**WORK TO BE COMPLETED**:
Write out, exactly as given, every line from the one holding "imported = [obj" to the one holding "return np.sqrt(np.maximum(0.0, 1.0", including both.

--- BEGIN ---

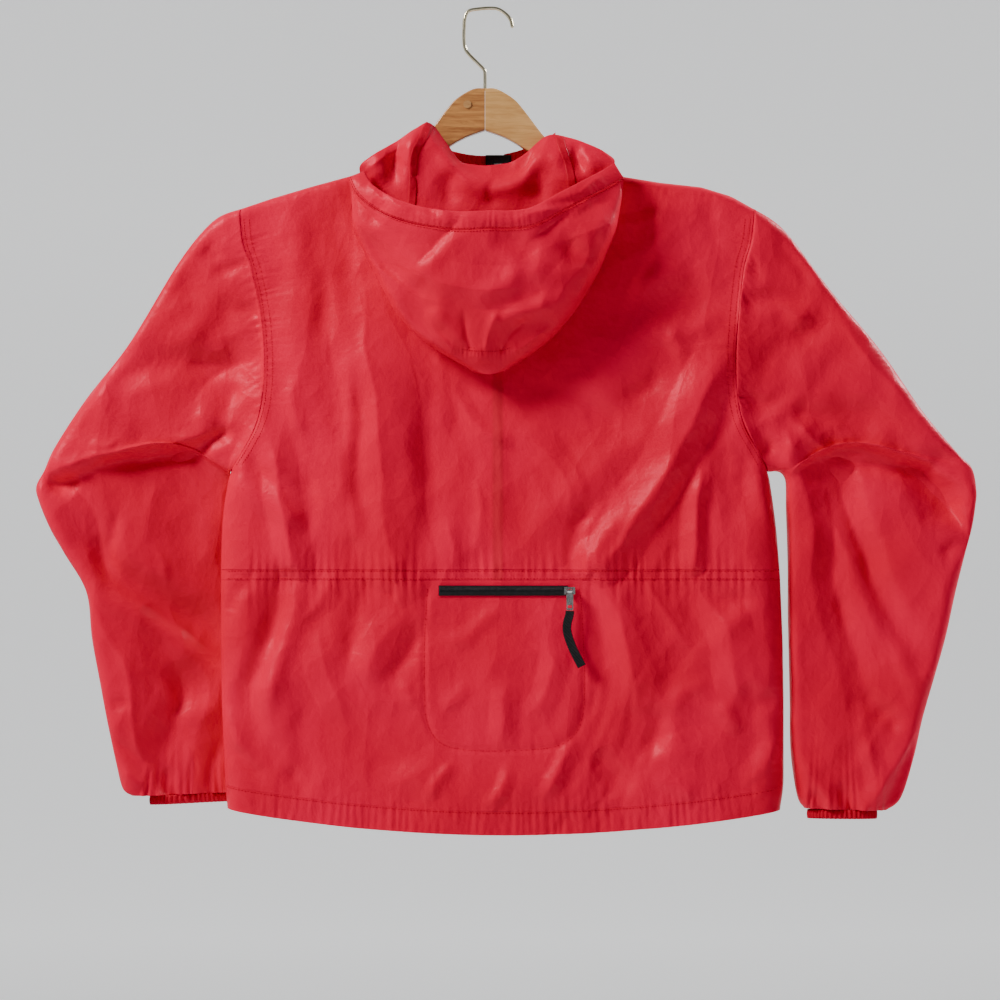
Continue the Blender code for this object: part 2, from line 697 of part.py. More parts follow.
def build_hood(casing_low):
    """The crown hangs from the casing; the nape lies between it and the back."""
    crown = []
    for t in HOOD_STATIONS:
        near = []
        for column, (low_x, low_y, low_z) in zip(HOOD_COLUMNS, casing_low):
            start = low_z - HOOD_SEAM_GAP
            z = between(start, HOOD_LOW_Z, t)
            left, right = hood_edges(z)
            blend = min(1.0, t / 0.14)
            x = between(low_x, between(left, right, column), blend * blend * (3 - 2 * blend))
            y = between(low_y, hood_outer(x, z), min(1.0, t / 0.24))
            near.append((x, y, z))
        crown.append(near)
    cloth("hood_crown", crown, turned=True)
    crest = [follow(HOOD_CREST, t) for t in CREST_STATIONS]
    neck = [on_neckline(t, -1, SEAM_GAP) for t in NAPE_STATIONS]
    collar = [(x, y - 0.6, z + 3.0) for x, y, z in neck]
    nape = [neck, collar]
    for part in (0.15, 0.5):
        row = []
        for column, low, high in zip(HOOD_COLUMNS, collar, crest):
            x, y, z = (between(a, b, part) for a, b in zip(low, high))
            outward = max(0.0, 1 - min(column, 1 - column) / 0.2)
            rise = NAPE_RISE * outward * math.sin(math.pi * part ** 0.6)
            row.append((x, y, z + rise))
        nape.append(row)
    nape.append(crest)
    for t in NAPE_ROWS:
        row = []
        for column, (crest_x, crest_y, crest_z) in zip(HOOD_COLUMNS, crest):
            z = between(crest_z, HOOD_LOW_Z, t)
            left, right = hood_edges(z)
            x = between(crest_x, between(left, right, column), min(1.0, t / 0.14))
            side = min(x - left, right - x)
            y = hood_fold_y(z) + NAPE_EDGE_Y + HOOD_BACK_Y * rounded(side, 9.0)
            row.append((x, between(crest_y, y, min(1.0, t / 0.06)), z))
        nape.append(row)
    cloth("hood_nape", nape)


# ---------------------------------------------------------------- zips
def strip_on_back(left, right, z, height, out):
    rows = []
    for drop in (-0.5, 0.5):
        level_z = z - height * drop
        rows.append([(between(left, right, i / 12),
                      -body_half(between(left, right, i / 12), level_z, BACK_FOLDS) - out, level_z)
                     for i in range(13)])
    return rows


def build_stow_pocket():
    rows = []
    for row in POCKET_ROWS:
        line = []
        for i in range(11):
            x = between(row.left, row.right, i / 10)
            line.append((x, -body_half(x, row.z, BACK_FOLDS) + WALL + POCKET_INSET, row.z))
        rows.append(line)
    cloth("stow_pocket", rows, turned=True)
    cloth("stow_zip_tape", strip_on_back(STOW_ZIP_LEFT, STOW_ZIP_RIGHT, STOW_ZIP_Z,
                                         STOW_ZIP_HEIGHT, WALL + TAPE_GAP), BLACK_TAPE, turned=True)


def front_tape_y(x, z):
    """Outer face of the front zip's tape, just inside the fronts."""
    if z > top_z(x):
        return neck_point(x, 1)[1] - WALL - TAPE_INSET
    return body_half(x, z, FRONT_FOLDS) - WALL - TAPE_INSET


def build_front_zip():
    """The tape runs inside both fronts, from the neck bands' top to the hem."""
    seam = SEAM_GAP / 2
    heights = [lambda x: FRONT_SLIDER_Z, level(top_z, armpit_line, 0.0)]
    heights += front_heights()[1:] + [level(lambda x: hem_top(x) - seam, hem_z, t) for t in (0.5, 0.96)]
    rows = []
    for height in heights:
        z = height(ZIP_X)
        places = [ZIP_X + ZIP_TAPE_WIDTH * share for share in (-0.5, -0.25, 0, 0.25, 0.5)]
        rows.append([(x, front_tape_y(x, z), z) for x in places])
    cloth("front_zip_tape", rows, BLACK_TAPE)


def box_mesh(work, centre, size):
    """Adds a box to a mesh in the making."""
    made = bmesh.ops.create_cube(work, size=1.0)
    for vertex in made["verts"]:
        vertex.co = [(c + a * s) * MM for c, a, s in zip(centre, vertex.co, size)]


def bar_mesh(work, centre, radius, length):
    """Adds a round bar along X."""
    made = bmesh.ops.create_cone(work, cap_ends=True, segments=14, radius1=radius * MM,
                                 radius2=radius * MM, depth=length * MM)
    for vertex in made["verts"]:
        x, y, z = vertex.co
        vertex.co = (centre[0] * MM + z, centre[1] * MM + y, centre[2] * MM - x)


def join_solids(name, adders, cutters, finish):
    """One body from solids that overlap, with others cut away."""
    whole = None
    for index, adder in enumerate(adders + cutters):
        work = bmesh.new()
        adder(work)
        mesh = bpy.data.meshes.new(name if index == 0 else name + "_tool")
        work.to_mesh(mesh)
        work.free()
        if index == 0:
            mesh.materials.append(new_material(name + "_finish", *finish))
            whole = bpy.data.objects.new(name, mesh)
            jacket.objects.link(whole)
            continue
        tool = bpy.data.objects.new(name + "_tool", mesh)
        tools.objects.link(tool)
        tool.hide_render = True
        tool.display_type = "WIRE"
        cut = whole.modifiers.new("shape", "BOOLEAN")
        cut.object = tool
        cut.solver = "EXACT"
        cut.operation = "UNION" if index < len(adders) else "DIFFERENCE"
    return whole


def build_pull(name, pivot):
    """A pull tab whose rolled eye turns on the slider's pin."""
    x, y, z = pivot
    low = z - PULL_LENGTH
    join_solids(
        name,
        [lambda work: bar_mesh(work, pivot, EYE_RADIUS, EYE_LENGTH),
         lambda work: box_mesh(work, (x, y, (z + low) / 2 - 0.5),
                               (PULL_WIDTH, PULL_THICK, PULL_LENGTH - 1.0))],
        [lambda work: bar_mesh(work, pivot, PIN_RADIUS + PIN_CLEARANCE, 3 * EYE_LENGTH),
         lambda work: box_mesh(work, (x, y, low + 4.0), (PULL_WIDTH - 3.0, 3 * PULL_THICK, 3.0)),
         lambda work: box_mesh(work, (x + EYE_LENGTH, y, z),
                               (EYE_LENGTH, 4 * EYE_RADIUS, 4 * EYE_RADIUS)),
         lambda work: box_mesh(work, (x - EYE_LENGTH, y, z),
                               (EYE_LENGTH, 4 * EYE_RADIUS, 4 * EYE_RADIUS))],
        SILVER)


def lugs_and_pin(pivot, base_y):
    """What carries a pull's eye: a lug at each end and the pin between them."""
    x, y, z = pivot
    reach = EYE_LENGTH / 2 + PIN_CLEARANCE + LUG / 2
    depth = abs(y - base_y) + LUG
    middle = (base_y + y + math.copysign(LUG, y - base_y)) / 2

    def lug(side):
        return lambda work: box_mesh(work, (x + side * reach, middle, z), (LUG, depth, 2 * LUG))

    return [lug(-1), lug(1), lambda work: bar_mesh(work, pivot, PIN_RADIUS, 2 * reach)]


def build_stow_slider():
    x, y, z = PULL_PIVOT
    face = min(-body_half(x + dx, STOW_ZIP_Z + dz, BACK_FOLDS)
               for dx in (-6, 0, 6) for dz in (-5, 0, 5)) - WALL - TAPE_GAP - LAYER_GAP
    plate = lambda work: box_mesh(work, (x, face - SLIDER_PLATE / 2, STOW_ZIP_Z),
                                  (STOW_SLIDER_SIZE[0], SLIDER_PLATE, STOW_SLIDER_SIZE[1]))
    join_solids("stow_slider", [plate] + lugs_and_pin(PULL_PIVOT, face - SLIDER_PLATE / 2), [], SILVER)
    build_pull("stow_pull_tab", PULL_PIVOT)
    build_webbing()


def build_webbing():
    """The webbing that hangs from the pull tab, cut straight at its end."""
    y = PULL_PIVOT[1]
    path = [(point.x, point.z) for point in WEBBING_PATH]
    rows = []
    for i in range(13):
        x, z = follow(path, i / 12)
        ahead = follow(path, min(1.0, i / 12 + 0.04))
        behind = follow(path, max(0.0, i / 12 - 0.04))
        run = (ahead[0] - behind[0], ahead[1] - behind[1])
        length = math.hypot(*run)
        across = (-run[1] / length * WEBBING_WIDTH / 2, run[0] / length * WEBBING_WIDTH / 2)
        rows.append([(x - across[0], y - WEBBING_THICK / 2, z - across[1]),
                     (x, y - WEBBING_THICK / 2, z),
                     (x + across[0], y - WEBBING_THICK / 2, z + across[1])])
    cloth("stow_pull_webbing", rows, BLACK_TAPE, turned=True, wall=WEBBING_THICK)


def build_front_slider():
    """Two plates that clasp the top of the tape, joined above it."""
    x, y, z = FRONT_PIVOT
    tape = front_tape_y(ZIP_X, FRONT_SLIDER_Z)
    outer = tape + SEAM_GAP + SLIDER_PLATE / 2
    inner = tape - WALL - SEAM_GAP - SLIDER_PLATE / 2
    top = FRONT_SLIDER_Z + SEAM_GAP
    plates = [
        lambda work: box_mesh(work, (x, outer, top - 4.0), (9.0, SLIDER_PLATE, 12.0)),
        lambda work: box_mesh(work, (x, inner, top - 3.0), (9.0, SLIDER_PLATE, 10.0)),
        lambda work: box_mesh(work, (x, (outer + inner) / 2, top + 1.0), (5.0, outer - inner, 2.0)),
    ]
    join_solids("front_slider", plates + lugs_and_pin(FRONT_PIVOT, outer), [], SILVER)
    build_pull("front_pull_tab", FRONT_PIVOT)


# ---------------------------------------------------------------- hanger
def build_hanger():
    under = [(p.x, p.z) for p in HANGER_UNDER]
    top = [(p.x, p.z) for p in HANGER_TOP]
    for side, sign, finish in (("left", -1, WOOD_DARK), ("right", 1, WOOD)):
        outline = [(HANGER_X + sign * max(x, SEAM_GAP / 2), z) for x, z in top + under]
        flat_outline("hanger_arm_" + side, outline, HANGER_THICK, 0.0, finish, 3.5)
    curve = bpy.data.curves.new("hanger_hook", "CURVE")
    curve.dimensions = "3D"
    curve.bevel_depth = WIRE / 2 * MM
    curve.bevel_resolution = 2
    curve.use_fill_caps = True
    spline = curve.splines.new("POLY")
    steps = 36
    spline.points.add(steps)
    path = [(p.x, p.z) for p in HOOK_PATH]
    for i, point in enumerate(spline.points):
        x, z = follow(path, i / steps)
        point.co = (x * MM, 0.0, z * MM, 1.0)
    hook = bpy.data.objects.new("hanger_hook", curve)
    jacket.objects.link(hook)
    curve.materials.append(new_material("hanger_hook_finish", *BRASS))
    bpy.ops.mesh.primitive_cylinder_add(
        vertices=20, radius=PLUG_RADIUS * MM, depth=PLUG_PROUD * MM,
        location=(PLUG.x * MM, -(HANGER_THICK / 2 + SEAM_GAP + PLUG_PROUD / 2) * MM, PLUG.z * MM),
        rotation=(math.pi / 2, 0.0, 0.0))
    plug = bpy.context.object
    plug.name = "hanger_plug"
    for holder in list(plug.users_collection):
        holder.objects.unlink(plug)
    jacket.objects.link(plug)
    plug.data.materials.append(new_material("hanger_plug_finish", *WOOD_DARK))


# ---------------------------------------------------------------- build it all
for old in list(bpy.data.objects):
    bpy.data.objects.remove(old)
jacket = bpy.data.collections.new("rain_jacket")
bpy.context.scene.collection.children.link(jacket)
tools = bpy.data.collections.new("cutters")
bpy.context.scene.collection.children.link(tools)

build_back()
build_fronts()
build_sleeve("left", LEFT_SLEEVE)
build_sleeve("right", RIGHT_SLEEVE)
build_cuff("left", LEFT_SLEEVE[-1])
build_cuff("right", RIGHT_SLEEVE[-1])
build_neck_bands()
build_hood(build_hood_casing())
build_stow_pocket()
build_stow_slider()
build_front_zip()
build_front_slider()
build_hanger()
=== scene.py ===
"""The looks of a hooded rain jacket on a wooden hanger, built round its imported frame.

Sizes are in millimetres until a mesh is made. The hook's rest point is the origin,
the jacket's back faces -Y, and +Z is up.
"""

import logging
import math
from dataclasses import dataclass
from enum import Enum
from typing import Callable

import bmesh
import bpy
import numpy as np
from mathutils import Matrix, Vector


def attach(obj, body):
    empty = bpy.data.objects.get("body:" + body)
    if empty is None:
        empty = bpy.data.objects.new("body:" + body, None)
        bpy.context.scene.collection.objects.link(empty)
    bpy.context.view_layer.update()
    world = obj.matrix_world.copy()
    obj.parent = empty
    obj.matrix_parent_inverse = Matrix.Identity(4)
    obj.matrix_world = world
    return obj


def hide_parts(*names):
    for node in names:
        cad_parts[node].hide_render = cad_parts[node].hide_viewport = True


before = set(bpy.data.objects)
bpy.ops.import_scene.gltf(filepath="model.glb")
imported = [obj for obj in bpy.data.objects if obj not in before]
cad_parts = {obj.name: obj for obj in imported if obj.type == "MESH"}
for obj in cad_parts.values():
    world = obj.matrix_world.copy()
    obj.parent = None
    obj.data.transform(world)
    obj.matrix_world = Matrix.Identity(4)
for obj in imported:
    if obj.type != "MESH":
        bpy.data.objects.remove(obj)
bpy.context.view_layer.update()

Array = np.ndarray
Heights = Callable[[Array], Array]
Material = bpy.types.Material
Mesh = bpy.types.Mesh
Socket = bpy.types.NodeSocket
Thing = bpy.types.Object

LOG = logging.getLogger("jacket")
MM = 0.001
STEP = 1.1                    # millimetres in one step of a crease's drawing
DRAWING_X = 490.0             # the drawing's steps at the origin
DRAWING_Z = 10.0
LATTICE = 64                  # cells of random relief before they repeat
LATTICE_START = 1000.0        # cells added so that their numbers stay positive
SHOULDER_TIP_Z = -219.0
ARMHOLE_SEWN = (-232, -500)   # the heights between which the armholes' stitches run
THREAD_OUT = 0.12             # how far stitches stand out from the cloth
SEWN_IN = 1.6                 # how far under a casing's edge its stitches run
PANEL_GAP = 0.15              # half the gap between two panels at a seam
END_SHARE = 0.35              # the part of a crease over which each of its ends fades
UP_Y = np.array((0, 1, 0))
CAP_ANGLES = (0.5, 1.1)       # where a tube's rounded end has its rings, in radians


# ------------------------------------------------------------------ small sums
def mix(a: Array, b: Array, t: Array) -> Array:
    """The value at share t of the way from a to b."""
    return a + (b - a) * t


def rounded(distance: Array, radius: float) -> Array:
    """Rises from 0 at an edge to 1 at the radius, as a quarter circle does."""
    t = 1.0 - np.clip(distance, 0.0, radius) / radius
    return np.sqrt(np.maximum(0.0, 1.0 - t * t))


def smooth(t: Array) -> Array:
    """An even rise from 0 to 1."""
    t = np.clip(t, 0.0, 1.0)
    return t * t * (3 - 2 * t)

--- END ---
--- BEGIN ---

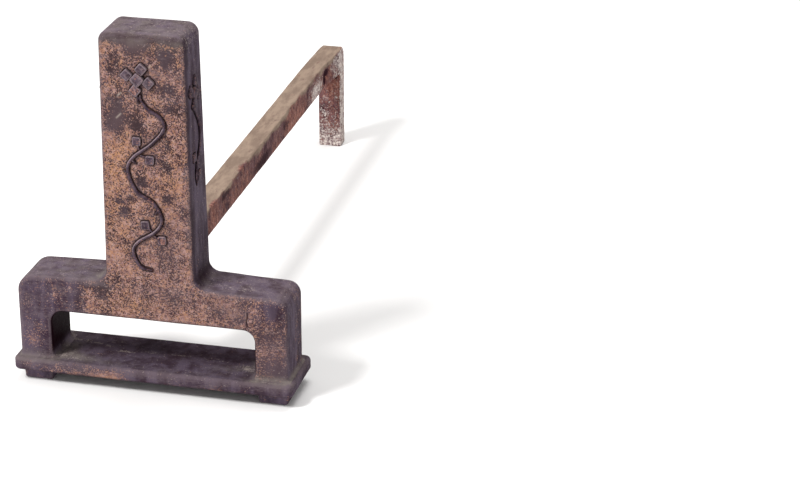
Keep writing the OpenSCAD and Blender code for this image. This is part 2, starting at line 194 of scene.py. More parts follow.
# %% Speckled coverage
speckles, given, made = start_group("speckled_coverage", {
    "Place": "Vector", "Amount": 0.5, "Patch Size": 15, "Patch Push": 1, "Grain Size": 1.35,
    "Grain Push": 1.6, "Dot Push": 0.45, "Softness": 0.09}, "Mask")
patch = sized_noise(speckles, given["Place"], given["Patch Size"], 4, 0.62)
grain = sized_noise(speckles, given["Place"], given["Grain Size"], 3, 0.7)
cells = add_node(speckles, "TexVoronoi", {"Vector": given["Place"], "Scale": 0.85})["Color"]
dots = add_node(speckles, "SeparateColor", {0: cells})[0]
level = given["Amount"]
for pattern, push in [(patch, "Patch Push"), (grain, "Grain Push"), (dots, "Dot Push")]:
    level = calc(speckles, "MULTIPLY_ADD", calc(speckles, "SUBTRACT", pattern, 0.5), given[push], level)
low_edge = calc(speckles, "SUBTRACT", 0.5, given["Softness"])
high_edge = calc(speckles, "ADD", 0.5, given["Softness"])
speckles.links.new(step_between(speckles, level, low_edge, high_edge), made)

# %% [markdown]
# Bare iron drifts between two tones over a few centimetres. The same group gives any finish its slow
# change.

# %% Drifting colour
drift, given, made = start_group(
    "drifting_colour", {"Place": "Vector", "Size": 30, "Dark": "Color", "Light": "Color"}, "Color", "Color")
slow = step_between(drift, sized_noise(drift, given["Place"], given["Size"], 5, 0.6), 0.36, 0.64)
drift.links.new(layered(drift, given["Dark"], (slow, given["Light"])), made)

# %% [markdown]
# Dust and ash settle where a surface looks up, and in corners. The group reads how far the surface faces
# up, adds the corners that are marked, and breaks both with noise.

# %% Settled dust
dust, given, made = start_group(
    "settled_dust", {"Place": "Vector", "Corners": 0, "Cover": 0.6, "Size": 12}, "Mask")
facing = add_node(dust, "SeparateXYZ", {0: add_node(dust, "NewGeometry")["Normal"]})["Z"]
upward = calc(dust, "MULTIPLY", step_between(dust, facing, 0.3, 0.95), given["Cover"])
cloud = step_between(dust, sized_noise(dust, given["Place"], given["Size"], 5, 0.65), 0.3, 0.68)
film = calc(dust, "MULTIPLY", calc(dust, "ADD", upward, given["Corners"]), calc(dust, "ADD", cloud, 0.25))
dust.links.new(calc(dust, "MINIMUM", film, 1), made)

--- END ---

**SOLUTION TO THIS TASK**:
imported = [obj for obj in bpy.data.objects if obj not in before]
cad_parts = {obj.name: obj for obj in imported if obj.type == "MESH"}
for obj in cad_parts.values():
    world = obj.matrix_world.copy()
    obj.parent = None
    obj.data.transform(world)
    obj.matrix_world = Matrix.Identity(4)
for obj in imported:
    if obj.type != "MESH":
        bpy.data.objects.remove(obj)
bpy.context.view_layer.update()

Array = np.ndarray
Heights = Callable[[Array], Array]
Material = bpy.types.Material
Mesh = bpy.types.Mesh
Socket = bpy.types.NodeSocket
Thing = bpy.types.Object

LOG = logging.getLogger("jacket")
MM = 0.001
STEP = 1.1                    # millimetres in one step of a crease's drawing
DRAWING_X = 490.0             # the drawing's steps at the origin
DRAWING_Z = 10.0
LATTICE = 64                  # cells of random relief before they repeat
LATTICE_START = 1000.0        # cells added so that their numbers stay positive
SHOULDER_TIP_Z = -219.0
ARMHOLE_SEWN = (-232, -500)   # the heights between which the armholes' stitches run
THREAD_OUT = 0.12             # how far stitches stand out from the cloth
SEWN_IN = 1.6                 # how far under a casing's edge its stitches run
PANEL_GAP = 0.15              # half the gap between two panels at a seam
END_SHARE = 0.35              # the part of a crease over which each of its ends fades
UP_Y = np.array((0, 1, 0))
CAP_ANGLES = (0.5, 1.1)       # where a tube's rounded end has its rings, in radians


# ------------------------------------------------------------------ small sums
def mix(a: Array, b: Array, t: Array) -> Array:
    """The value at share t of the way from a to b."""
    return a + (b - a) * t


def rounded(distance: Array, radius: float) -> Array:
    """Rises from 0 at an edge to 1 at the radius, as a quarter circle does."""
    t = 1.0 - np.clip(distance, 0.0, radius) / radius
    return np.sqrt(np.maximum(0.0, 1.0 - t * t))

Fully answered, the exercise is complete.